Considering how prevalent transcription errors are in census indexes and other databases, even modern handwriting can be difficult to read and cause difficulty for genealogists. As you go back in time, the difficulties only increase because added to reading someone's bad handwriting, you'll also have to deal with archaic spellings, unusual scripts and other handwriting oddities. You don't have to be an expert in paleography to read old documents, but some experience with reading old handwriting is a must when dealing with old documents.

Tips for Deciphering Old Handwriting

Dates and Calendars

As your research extends further back into time, you may find youself encountering some unusual dates. Dates may be listed, for example, in relationship to another event, rather than by the calendar. One common example of this practice is regnal years, where the year is recorded by the number of years since the accession of the reigning monarch (i.e. 2006 is the 53rd year of Elizabeth II). Then there is the Julian Calendar with its period of double dating, the French Revolutionary Calendar with its unusually named months, the Quaker system of dating, and the Church Calendar, where dates may be recorded based on the Saint days. It is important to familiarize yourself with the calendar and dating systems in use for the place and time of your research, so that you can correctly interpret the dates.

Archaic & Technical Terms
Genealogists researching in old documents encounter terms from a number of specialist areas, from legal and Latin words, to obsolete names for medical diseases. Old words you encounter may not always mean what you think. A spinster, for example, may refer to an unmarried lady, but could also refer to a woman who worked as a spinner of yarn. Genealogists should always have a few good historical and technical dictionaries at their disposal, to sort out the jargon, decipher the foreign language, and otherwise interpret the true meaning of the words found in old documents.
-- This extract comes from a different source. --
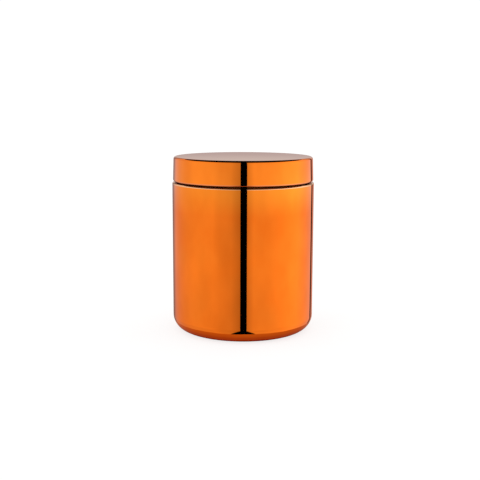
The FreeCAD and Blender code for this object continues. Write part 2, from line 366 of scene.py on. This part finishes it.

Deciphering Digital Copies
Digitized versions of old documents are very prevalent online and on CD-ROM, but these scanned images -- especially the ones made from microfilm -- can often be very difficult to read. Some images come with their own special viewing software, which allows you to zoom, lighten, darken, change the contrast, or otherwise manipulate the image to make it easier to read. For digital images which don't have such software, you can enhance them yourself by using a graphics software program. This won't eliminate all problems, but can make a difficult-to-read document a bit more legible.